ABSTRACT

INTRODUCTION Had John Stuart Mill deleted the clause ‘at this particular period,’ the sentence quoted above would be timeless, as it should be; with or without the clause, though, the sentence is as relevant now as it was a century and a half ago, when it was written. Indeed, the question of ‘the proper limits of the functions and agency of governments’ continues to be one of the issues in political economy yet to be settled. Today, the establishment of an appropriate boundary between the roles, responsibilities and activities of the public and the private sectors in the economic sphere remains as complex, dynamic and elusive an endeavor as ever. Complex because there are many areas where both sectors interact closely and there exist no hard and fast criteria to determine precisely where public action takes off or should take off and private activity begins or should begin. Dynamic because the interaction between them varies over time with society’s preferences for public services and with its willingness to finance them. And elusive for both of those reasons: the absence of clear lines of separation between the two sectors and the changing nature of social preferences.
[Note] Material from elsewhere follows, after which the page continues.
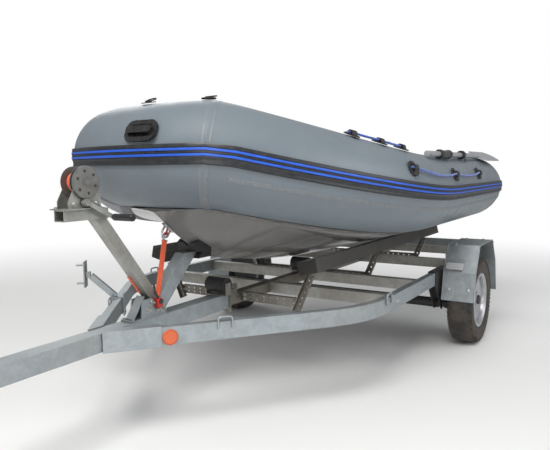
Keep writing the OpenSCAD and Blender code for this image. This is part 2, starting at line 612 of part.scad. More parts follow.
module rim() rotate([-90, 0, 0]) rotate_extrude($fn = 96) polygon([
    [stub_r + run_c, -84], [hub_r, -84], [hub_r, 20], [100, 22], [132, 34], [157, 34], [157, -68], [166, -68], [166, -72], [rim_r, -72], [rim_r, -67], [163, -60],
    [163, 62], [rim_r, 67], [rim_r, 71], [166, 72], [156, 60], [152, 42], [128, 41], [98, 29], [58, 27], [50, 30], [46, 50], [0, 56], [0, 36], [stub_r + run_c, 36]]);
TYRE = [[164, -59], [181, -66], [196, -75], [225, -80], [255, -78], [274, -70], [285, -58], [289, -38],
    [289, 38], [285, 58], [274, 70], [255, 78], [225, 80], [196, 75], [181, 66], [164, 59]];
module tyre() rotate([-90, 0, 0]) rotate_extrude($fn = 96) polygon([for (p = TYRE) [p[0] + (p[0] > 288 ? tyre_r - 289 : 0), p[1] * tyre_w / 160]]);
module port_rim() color("#c3c8ca") placed() translate([0, tyre_y, tyre_r]) rim();
module port_tyre() color("#26231f") placed() translate([0, tyre_y, tyre_r]) tyre();
module starboard_rim() color("#c3c8ca") placed() mirror([0, 1, 0]) translate([0, tyre_y, tyre_r]) rim();
module starboard_tyre() color("#26231f") placed() mirror([0, 1, 0]) translate([0, tyre_y, tyre_r]) tyre();

// ---------- coupling
cup_z = frame_b - 8;
module coupling_head() color("#6d7072") placed() {
    translate([ball_x - 180 + e, -48, frame_b - 8]) cube([8, 96, rail_h + 16]);
    difference() {
        union() {
            translate([ball_x - 172 + e, -30, frame_b + 6]) cube([150, 60, 52]);
            translate([ball_x, 0, cup_z]) cylinder(r = 40, h = 62);
        }
        translate([ball_x, 0, cup_z - 1]) cylinder(r = ball_r, h = 23);
        translate([ball_x, 0, cup_z + 22]) sphere(r = ball_r);
    }
    // release handle
    translate([ball_x - 150, -14, frame_z + 22]) rotate([0, -8, 0]) cube([170, 28, 10]);
    translate([ball_x - 20, -10, frame_z - 24 + 4]) cube([20, 20, 66]);
    translate([ball_x - 140, -10, frame_b + 58]) cube([24, 20, 50]);
}

// ---------- jockey wheel
jockey_y = bar_s / 2 + 58;
leg_r = 24;
sleeve_r = 29;
fork_z = 2 * jockey_r + 16;
trail = 42;
module jockey_clamp() color("#a9aeb0") placed() {
    // clamp block on the drawbar
    difference() {
        translate([jockey_x - 40, bar_s / 2 + e, frame_b + 8]) cube([80, jockey_y - bar_s / 2 - 6, 64]);
        translate([jockey_x, jockey_y, 0]) cylinder(r = leg_r + 2, h = 900);
    }
    difference() {
        translate([jockey_x, jockey_y, frame_b - 90]) cylinder(r = sleeve_r, h = 470);
        translate([jockey_x, jockey_y, frame_b - 100]) cylinder(r = leg_r + run_c, h = 460);
    }
    // top handle
    translate([jockey_x, jockey_y, frame_b + 380]) cylinder(r = 9, h = 26);
    translate([jockey_x - 14, jockey_y - 9, frame_b + 400]) cube([140, 18, 7]);
    translate([jockey_x + 112, jockey_y, frame_b + 407]) cylinder(r = 10, h = 70);
}
module jockey_leg() color("#b7bcbe") placed() {
    translate([jockey_x, jockey_y, fork_z + 8]) cylinder(r = leg_r, h = 470);
    translate([jockey_x, jockey_y, fork_z - 6]) cylinder(r = 11, h = 14 + 0.1);
}
module jockey_fork() color("#8f9496") placed() {
    difference() {
        translate([jockey_x - trail - 22, jockey_y - 40, fork_z]) cube([trail + 52, 80, 6]);
        translate([jockey_x, jockey_y, fork_z - 5]) cylinder(r = 11 + run_c, h = 20);
    }
    for (s = [-1, 1]) difference() {
        translate([0, jockey_y + s * 37.5, 0]) rotate([90, 0, 0]) linear_extrude(5, center = true)
            polygon([[jockey_x - trail - 20, jockey_r - 18], [jockey_x - trail + 18, jockey_r - 18], [jockey_x + 26, fork_z], [jockey_x - trail - 22, fork_z]]);
    }
    y_cyl(jockey_x - trail, jockey_r, 8, jockey_y - 46, jockey_y + 46);
}
module jockey_wheel() color("#1c1c1c") placed() translate([jockey_x - trail, jockey_y, jockey_r]) rotate([-90, 0, 0]) rotate_extrude($fn = 64)
    polygon([[8 + run_c, -32], [22, -32], [24, -14], [66, -14], [70, -24], [92, -24], [100, -14], [100, 14], [92, 24], [70, 24], [66, 14], [24, 14], [22, 32], [8 + run_c, 32]]);

bow_tube();
port_tube();
starboard_tube();
rub_strake();
strake_stripes();
seam_tape();
boat_hull();
deck_floor();
transom();
thwarts();
bow_handle();
d_rings();
rope_holders();
lifelines();
oars();
oar_holders();
bow_eye();
drawbar();
inner_beam();
side_rails();
rail_sockets();
crossmembers();
crossbars();
bunk_legs();
bunks();
keel_rollers();
roller_brackets();
winch_post();
bow_post();
post_base();
bow_block();
winch_frame();
winch_drum();
winch_crank();
tie_strap();
strap_fittings();
spare_carrier();
lashing_hooks();
side_reflectors();
fenders();
marker_lamps();
light_board();
tail_lamps();
axle_beam();
axle_arms();
port_rim();
port_tyre();
starboard_rim();
starboard_tyre();
coupling_head();
jockey_clamp();
jockey_leg();
jockey_fork();
jockey_wheel();
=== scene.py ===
import bpy, math, json
import numpy as np
from mathutils import Matrix, Vector


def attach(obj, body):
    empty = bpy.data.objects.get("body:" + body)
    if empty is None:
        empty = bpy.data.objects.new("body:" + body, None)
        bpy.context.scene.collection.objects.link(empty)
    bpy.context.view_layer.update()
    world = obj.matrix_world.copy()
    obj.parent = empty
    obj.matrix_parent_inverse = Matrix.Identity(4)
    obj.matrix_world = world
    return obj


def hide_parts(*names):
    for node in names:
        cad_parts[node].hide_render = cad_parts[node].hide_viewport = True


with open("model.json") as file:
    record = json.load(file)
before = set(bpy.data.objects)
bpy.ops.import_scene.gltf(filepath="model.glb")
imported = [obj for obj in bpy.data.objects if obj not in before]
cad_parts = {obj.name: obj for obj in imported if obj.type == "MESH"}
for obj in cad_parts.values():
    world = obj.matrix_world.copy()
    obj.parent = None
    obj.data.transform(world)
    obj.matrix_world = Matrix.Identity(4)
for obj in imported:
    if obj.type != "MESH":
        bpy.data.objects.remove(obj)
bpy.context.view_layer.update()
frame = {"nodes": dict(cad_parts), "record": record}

N = frame["nodes"]
ROOT = "boat_and_trailer"
SHIFT = -1.411  # the CAD names count from the axle; this moves them to the middle of the box


def P(x, y, z):
    return Vector((x + SHIFT, y, z))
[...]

It is difficult to gather a firm consensus about how far should government participate and interfere in the economic process and it is just as hard to keep at all times the demand for public services in line with social willingness to pay for them. And yet, some demarcation between the government and the rest of the economy is necessary as the basis for the design and implementation of economic policy. It is through the interplay of government policy and private activity in the market that the economy’s performance is determined and the

quality of this performance will reflect the efficiency of their respective, but separate, roles.